Il ricorrente, infatti, nel sostenere di aver sollevato tempestivamente l’eccezione di nullità, ha fatto riferimento a momenti processuali differenti dal deposito della consulenza tecnica d’ufficio, quali la costituzione del nuovo procuratore e l’udienza di precisazione delle conclusioni.

9. Con il quinto motivo è stata dedotta la violazione dell’art. 360 c.p.c., comma 1, n. 3 in relazione all’art. 2697 c.c. e all’art. 115 c.p.c..

Lamenta il ricorrente che il giudice d’appello ha erroneamente interpretato una sua dichiarazione in ordine al possesso dei titoli come una sorta di confessione giudiziale.

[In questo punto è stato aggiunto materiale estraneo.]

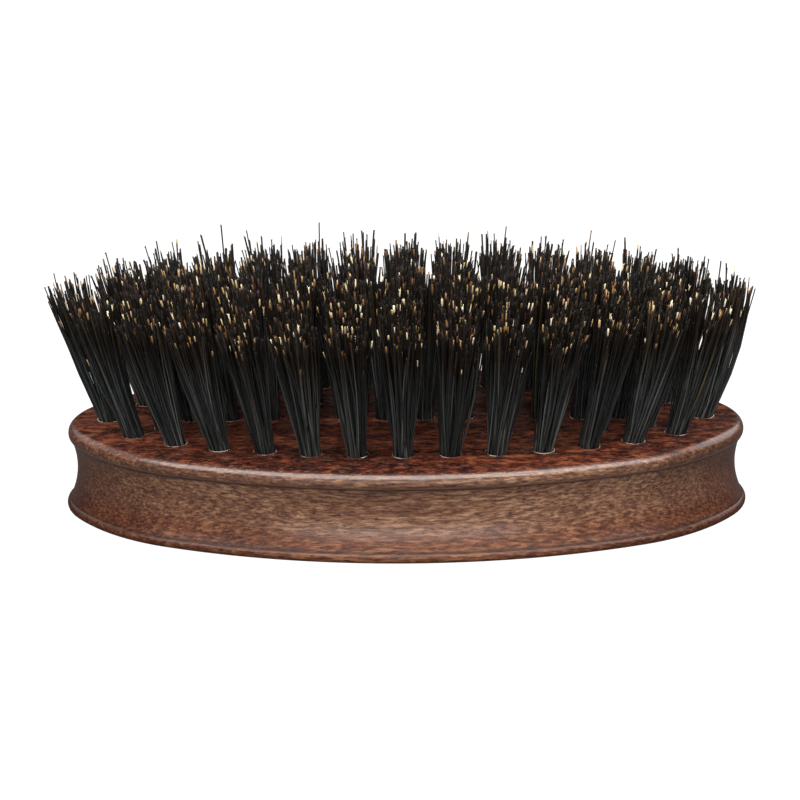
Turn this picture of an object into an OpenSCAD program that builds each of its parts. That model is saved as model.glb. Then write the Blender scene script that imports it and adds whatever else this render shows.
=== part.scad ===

Si duole, altresì di come sono state valutate le conclusioni del CTU, il quale non si era espresso in termini di assoluta certezza in ordine alla falsità della cambiale di Lire 45 milioni.

Contesta, inoltre, il ricorrente che i titoli siano stati sottoscritti presso lo studio dell’avv. Piredda, come era emerso dalle dichiarazioni di quest’ultimo, non rispondendo al vero quanto spontaneamente affermato dal P..

10. Il motivo è inammissibile.

Non vi è dubbio che tutte le censure svolte dal ricorrente nel presente motivo si configurino come di merito, essendo finalizzate a sollecitare una rivalutazione del materiale probatorio esaminato dai giudici di merito e ad accreditare una diversa ricostruzione della vicenda processuale e, come tali, non sono consentite in sede di legittimità.

Il rigetto del ricorso comporta la condanna del ricorrente al pagamento delle spese processuali, che si liquidano come in dispositivo.

P.Q.M.

Rigetta il ricorso.

Condanna il ricorrente al pagamento delle spese processuali, che liquida in Euro 5.200,00, di cui Euro 200,00 per esborsi, oltre spese forfettarie nella misura del 15% ed accessori di legge.

Ai sensi del D.P.R. n. 115 del 2002, art. 13, comma 1 quater, dà atto della sussistenza dei presupposti per il versamento da parte del ricorrente dell’ulteriore importo a titolo di contributo unificato pari a quello dovuto per il ricorso principale, a norma dello stesso art. 13, comma 1 bis.

Così deciso in Roma, il 27 marzo 2019.